Look below for the line containing "The Blender code" and the line containing "return np.interp((np.degrees(turn) +"; repeat exactly those two lines and all lines between them, and nothing else.

----

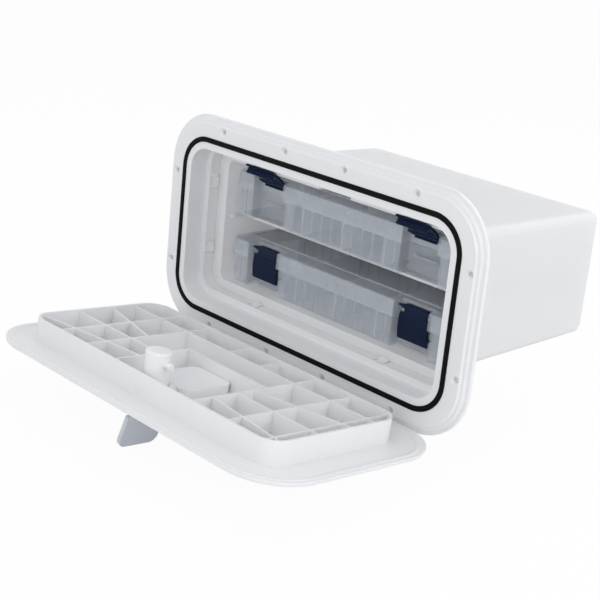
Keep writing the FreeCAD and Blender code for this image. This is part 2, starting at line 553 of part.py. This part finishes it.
# trays: an open base with a hinged lid over it, dividers, and two front latches
halfX = P.trayLong / 2
left, right = P.trayX - halfX, P.trayX + halfX
front, rear = P.trayFront, P.trayFront + P.trayDeep
inset, skin = P.trayInset, P.trayWall
pivotY = rear + P.lidPivotBack
pieces = [frame, seal, casing, shelf, pins, door, rotor, drum, peg, flap, flapPin]
for name, floor, openNow in (("upper", P.upperZ, P.latchOpen), ("lower", P.lowerZ, 0)):
    rimZ, roof = floor + P.trayHigh - skin - P.lidGap, floor + P.trayHigh
    pivotZ = floor + P.lidPivotUp
    base = newBody(name + "_tray_base")
    add(base, roundedBox, "XY", floor, rimZ, left + inset, right - inset,
        front + inset, rear - inset, P.trayCorner - inset)
    roundOff(base, 3.2, onLevel("Z", num(floor)))
    cut(base, roundedBox, "XY", floor + skin, rimZ + 1, left + inset + skin, right - inset - skin,
        front + inset + skin, rear - inset - skin, P.trayCorner - inset - skin)
    middle = front + P.trayDeep / 2
    add(base, roundedBox, "XY", floor + skin - 0.5, rimZ - 2, left + inset + 0.5, right - inset - 0.5,
        middle - skin / 2, middle + skin / 2, 0.3)
    axisZ = floor + P.latchUp
    for spot in (P.latchLeft, P.latchRight):
        x = P.trayX + spot
        half, deep = P.baseNicheHalf, P.baseNicheBack
        add(base, roundedBox, "XY", floor, rimZ, x - half - skin, x + half + skin,
            front + inset, deep + skin, 1.5)
        cut(base, roundedBox, "XY", floor - 1, rimZ + 1, x - half, x + half, front - 1, deep, 1.2)
        add(base, roundedBox, "YZ", x - 14, x + 14, deep - 4.2, deep + 0.3,
            axisZ - 22.4, axisZ - 19.9, 0.5)

    # lid hinge: the base carries one barrel and the lid the next, on a short wire
    lid = newBody(name + "_tray_lid")
    add(lid, roundedBox, "XY", roof - P.lidSkirt, roof, left, right, front, rear, P.trayCorner)
    roundOff(lid, 2.2, onLevel("Z", num(roof)))
    cut(lid, roundedBox, "XY", roof - P.lidSkirt - 1, roof - skin, left + skin, right - skin,
        front + skin, rear - skin, P.trayCorner - skin)
    for spot in (P.latchLeft, P.latchRight):
        x = P.trayX + spot
        half, deep = P.lidNicheHalf, P.lidNicheBack
        add(lid, roundedBox, "XY", roof - P.lidSkirt, roof - skin / 2, x - half - skin, x + half + skin,
            front + skin / 2, deep + skin, 1.5)
        cut(lid, roundedBox, "XY", roof - P.lidSkirt - 1, roof + 1, x - half, x + half,
            front - 1, deep, 1.2)
        cut(lid, disc, "YZ", x - half - skin - 0.1, x + half + skin + 0.1, P.latchY, axisZ,
            P.latchPin + P.runGap)
    wires = []
    for side, hand in ((-1, "left"), (1, "right")):
        for body, near in ((base, 60.0), (lid, 70.4)):
            span = sorted([P.trayX + side * near, P.trayX + side * (near + 10)], key=num)
            deep = rear - inset if body is base else rear
            top = pivotZ if body is base else pivotZ + 6
            add(body, disc, "YZ", span[0], span[1], pivotY, pivotZ, 2.2)
            add(body, roundedBox, "YZ", span[0], span[1], deep - 0.5, pivotY,
                pivotZ - (2.2 if body is base else -0.4), top, 0.1)
            cut(body, disc, "YZ", span[0] - 1, span[1] + 1, pivotY, pivotZ, 1.02)
        start = P.trayX + (60.0 if side > 0 else -80.4)
        wires.append(cylinder("%s_wire_%s" % (name, hand), 1.0, 20.4,
                              (start, pivotY, pivotZ), (1, 0, 0)))
    wire = group(name + "_lid_pins", wires)

    # dividers stand on the floor of each row
    gates = []
    for row, (near, far) in enumerate(((front + inset + skin, middle - skin / 2),
                                       (middle + skin / 2, rear - inset - skin))):
        for column, x in enumerate((-48.0, 4.0, 56.0)):
            gate = doc.addObject("Part::Box", "%s_gate_%d_%d" % (name, row, column))
            bind(gate, "Length", P.dividerThick)
            bind(gate, "Width", far - near - 0.4)
            bind(gate, "Height", P.trayHigh - 10)
            gate.Placement.Base = FreeCAD.Vector(x, num(near) + 0.2, num(floor + skin))
            gates.append(gate)
    dividers = group(name + "_tray_dividers", gates)

    # latch, drawn shut in the niche: bead, neck, curved plate, and a hook behind it
    latches = []
    for spot, hand in ((P.latchLeft, "left"), (P.latchRight, "right")):
        x = P.trayX + spot
        latch = newBody("%s_latch_%s" % (name, hand))
        bead, wide, neck = P.latchHalf - 1.2, P.latchHalf, P.latchNeckHalf
        y, foot = P.latchY, axisZ - P.latchLong
        add(latch, disc, "YZ", x - bead, x + bead, y, axisZ, P.latchBead)
        add(latch, roundedBox, "YZ", x - neck, x + neck, y - 1.8, y + 0.2, axisZ - 9, axisZ + 2.8, 0.4)
        add(latch, roundedBox, "YZ", x - neck, x + neck, y - 1.8, y + 3.4, axisZ + 1.2, axisZ + 2.8, 0.4)
        add(latch, polygon, "YZ", x - wide, x + wide,
            [(y - 1.8, axisZ - 5.5), (y - 2.9, axisZ - 12), (y - 3.1, axisZ - 18), (y - 2.7, foot + 5),
             (y - 1.9, foot), (y - 0.3, foot), (y - 0.8, foot + 5), (y + P.hookIn, foot + 5.4),
             (y + P.hookIn, foot + 6.6), (y - 0.9, foot + 6.8), (y - 1.3, axisZ - 18),
             (y - 1.1, axisZ - 12), (y + 0.2, axisZ - 5.5)])
        for side in (-1, 1):
            tip = sorted([x + side * (bead - 0.5), x + side * (P.lidNicheHalf + 1.1)], key=num)
            add(latch, disc, "YZ", tip[0], tip[1], y, axisZ, P.latchPin)
        latch.Placement = about((x, P.latchY, axisZ), (1, 0, 0), -1 * num(openNow))
        latches.append(latch)
    pieces += [base, lid, dividers, wire] + latches

doc.recompute()
for thing in doc.Objects:
    if "Invalid" in thing.State or "Error" in thing.State:
        raise RuntimeError("%s did not rebuild" % thing.Label)
os.makedirs("parts", exist_ok=True)
for piece in pieces:
    shape = piece.Shape
    if shape.isNull() or not shape.isValid() or not shape.Solids:
        raise RuntimeError("%s has no sound shape" % piece.Label)
    shape.exportStep("parts/%s.step" % piece.Label)
    print(piece.Label, len(shape.Solids), round(shape.Volume / 1000, 2), "cm3")
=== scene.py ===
import math
import bmesh
import bpy
from mathutils import Euler, Matrix, Vector


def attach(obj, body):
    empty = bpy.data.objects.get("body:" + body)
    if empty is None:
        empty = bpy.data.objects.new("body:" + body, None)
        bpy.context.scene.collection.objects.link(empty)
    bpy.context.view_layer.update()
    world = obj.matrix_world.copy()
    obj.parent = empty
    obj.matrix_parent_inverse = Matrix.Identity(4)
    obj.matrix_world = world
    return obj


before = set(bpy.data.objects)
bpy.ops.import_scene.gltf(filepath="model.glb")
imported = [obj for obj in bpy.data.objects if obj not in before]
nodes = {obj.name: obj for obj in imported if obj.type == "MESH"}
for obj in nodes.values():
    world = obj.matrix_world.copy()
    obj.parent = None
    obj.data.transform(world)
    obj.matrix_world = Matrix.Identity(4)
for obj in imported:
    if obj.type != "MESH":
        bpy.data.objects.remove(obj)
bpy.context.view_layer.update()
print("frame loaded:", len(nodes), "nodes")


class Wire:
    # a shader socket that takes part in sums and products
    def __init__(self, tree, socket=None):
        self.tree = tree
        self.socket = socket

    def node(self, kind, settings=None, inputs=None, output=0):
        # settings first, then a value or a link for each socket that is named
        made = self.tree.nodes.new("ShaderNode" + kind)
        for name, value in (settings or {}).items():
            setattr(made, name, value)
        for name, value in (inputs or {}).items():
            if isinstance(value, Wire):
                self.tree.links.new(value.socket, made.inputs[name])
            else:
                made.inputs[name].default_value = value
        return Wire(self.tree, made.outputs[output] if made.outputs else None)

    def combine(self, operation, first, second):
        return self.node("Math", {"operation": operation}, {0: first, 1: second})

    def __add__(self, other):
        return self.combine("ADD", self, other)

    def __radd__(self, other):
        return self.combine("ADD", other, self)

    def __sub__(self, other):
        return self.combine("SUBTRACT", self, other)

    def __rsub__(self, other):
        return self.combine("SUBTRACT", other, self)

    def __mul__(self, other):
        return self.combine("MULTIPLY", self, other)

    def __rmul__(self, other):
        return self.combine("MULTIPLY", other, self)


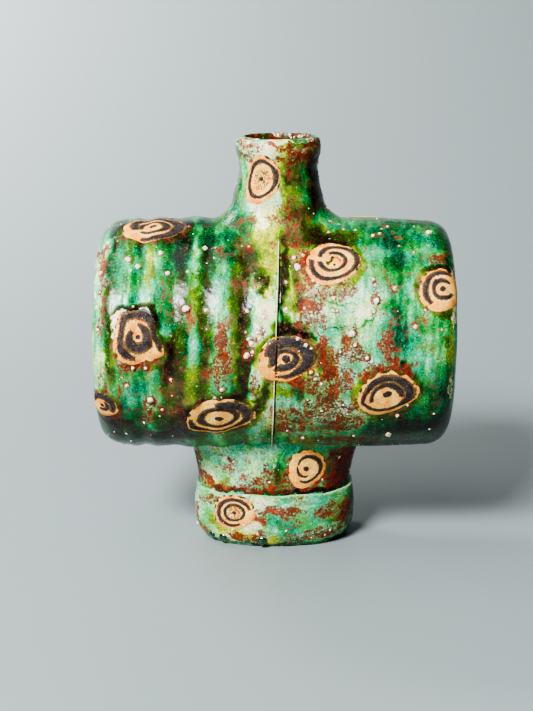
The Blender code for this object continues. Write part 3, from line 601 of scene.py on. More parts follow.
# Glaze thickness of the left cup from the seam to its end, (mm along, thickness): thin on the rib crests
LEFT_STREAKS = (
    (-106, 0.46), (-99, 0.30), (-96, 0.22), (-94, 0.32), (-92.8, 0.61), (-91.2, 0.72), (-89.5, 0.56),
    (-86, 0.52), (-82, 0.54), (-80.6, 0.34), (-79, 0.50), (-75, 0.56), (-71, 0.48), (-68, 0.28),
    (-65.5, 0.40), (-62, 0.56), (-57, 0.60), (-54, 0.68), (-51, 0.76), (-48.5, 0.54), (-46, 0.34),
    (-43.5, 0.38), (-41, 0.61), (-38, 0.72), (-35.5, 0.62), (-33, 0.44), (-29, 0.42), (-25.5, 0.50),
    (-22, 0.62), (-18.5, 0.68), (-15, 0.56), (-12, 0.26), (-7, 0.20), (0, 0.24), (6, 0.24),
)
# The same of the right cup, whose ribs were wiped smooth
RIGHT_STREAKS = (
    (2, 0.42), (5, 0.33), (14, 0.29), (32, 0.29), (46, 0.33), (55, 0.38), (61, 0.46), (66, 0.51), (72, 0.49),
    (78, 0.46), (84, 0.42), (88, 0.48), (92, 0.44), (96, 0.46), (99, 0.33), (103, 0.42), (106, 0.48),
)
def sagged(name, turn):
    """How far out the rim of this roundel lies in this direction, as a share of a round one."""
    if name not in SAGGED_RIMS:
        return 1.0
    angles, shares = np.transpose(SAGGED_RIMS[name])
    return np.interp((np.degrees(turn) + 180) % 360 - 180, angles, shares)


def drum_glaze(side, along, turn, spots, warp):
    """The glaze's layers on the drum: streaks and marks, chance marks on the back, plainer end walls, and
    painted shade: the underside darkened as thicker glaze.
    """
    streaks = np.array(LEFT_STREAKS if side < 0 else RIGHT_STREAKS)
    depth = np.interp(along + uneven(spots, 3, (1.8, 26), (0.7, 8)), streaks[:, 0], streaks[:, 1])
    depth = depth + 0.09 * ripple(spots * (1, 0.3, 0.3), 5 * MM, 9) + 0.10 * ripple(spots, 34 * MM, 10) + 0.03
    crown = np.cos(np.radians(turn))
    # Painted shade: the underside, most of all towards the ends, is darkened as thicker glaze to stand for
    # the shade beneath the drum.
    under = ease(crown, -0.35, -0.90) * (0.12 + 0.88 * ease(np.abs(along), 42, 62))
    behind = ease(spots[..., 1] / MM, -8, 25)
    depth = depth + 0.60 * under + 0.16 * ease(crown, 0.75, 0.98) + 0.05 * behind + 0.04
    depth = depth + marks(DEPTH_MARKS, along, turn, warp)
    olive = 0.20 + 0.16 * ripple(spots, 30 * MM, 11) + marks(OLIVE_MARKS, along, turn, warp)
    iron = 0.16 + 0.14 * ripple(spots, 22 * MM, 12) + marks(IRON_MARKS, along, turn, warp)
    bare = marks(BARE_MARKS, along, turn, warp)
    draw = np.random.RandomState(31)
    for layer, many, strength in ((depth, 26, 0.42), (olive, 20, 0.8), (iron, 34, 0.7), (bare, 10, 0.5)):
        rows = [(draw.uniform(-95, 95), draw.uniform(188, 330), draw.uniform(3, 9), draw.uniform(3, 16),
                 draw.uniform(-15, 15), strength * draw.uniform(0.6, 1.1)) for _ in range(many)]
        layer += marks(rows, along, turn, warp)
    depth = np.where(depth > 0.72, 0.72 + (depth - 0.72) * 0.45, depth)
    wall = ease(np.abs(along), 101, 104.8)
    for layer, level, spread, seed in ((depth, 0.52, 0.2, 20), (olive, 0.25, 0.3, 21), (iron, 0.2, 0.3, 22),
                                       (bare, 0.0, 0.2, 23)):
        layer[:] = layer * (1 - wall) + wall * (level + spread * ripple(spots, 24 * MM, seed))
    radius = np.hypot(spots[..., 1], spots[..., 2] - DRUM_AXIS_Z) / MM
    worn = ease(np.abs(along), 98, 101) * ease(radius, 59, 63)
    bare += 0.5 * worn * ease(ripple(spots, 13 * MM, 24), -0.2, 0.5)
    depth -= 0.2 * worn
    return depth, olive, iron, bare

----

- [Solution for this exercise]:
The Blender code for this object continues. Write part 3, from line 601 of scene.py on. More parts follow.
# Glaze thickness of the left cup from the seam to its end, (mm along, thickness): thin on the rib crests
LEFT_STREAKS = (
    (-106, 0.46), (-99, 0.30), (-96, 0.22), (-94, 0.32), (-92.8, 0.61), (-91.2, 0.72), (-89.5, 0.56),
    (-86, 0.52), (-82, 0.54), (-80.6, 0.34), (-79, 0.50), (-75, 0.56), (-71, 0.48), (-68, 0.28),
    (-65.5, 0.40), (-62, 0.56), (-57, 0.60), (-54, 0.68), (-51, 0.76), (-48.5, 0.54), (-46, 0.34),
    (-43.5, 0.38), (-41, 0.61), (-38, 0.72), (-35.5, 0.62), (-33, 0.44), (-29, 0.42), (-25.5, 0.50),
    (-22, 0.62), (-18.5, 0.68), (-15, 0.56), (-12, 0.26), (-7, 0.20), (0, 0.24), (6, 0.24),
)
# The same of the right cup, whose ribs were wiped smooth
RIGHT_STREAKS = (
    (2, 0.42), (5, 0.33), (14, 0.29), (32, 0.29), (46, 0.33), (55, 0.38), (61, 0.46), (66, 0.51), (72, 0.49),
    (78, 0.46), (84, 0.42), (88, 0.48), (92, 0.44), (96, 0.46), (99, 0.33), (103, 0.42), (106, 0.48),
)
def sagged(name, turn):
    """How far out the rim of this roundel lies in this direction, as a share of a round one."""
    if name not in SAGGED_RIMS:
        return 1.0
    angles, shares = np.transpose(SAGGED_RIMS[name])
    return np.interp((np.degrees(turn) + 180) % 360 - 180, angles, shares)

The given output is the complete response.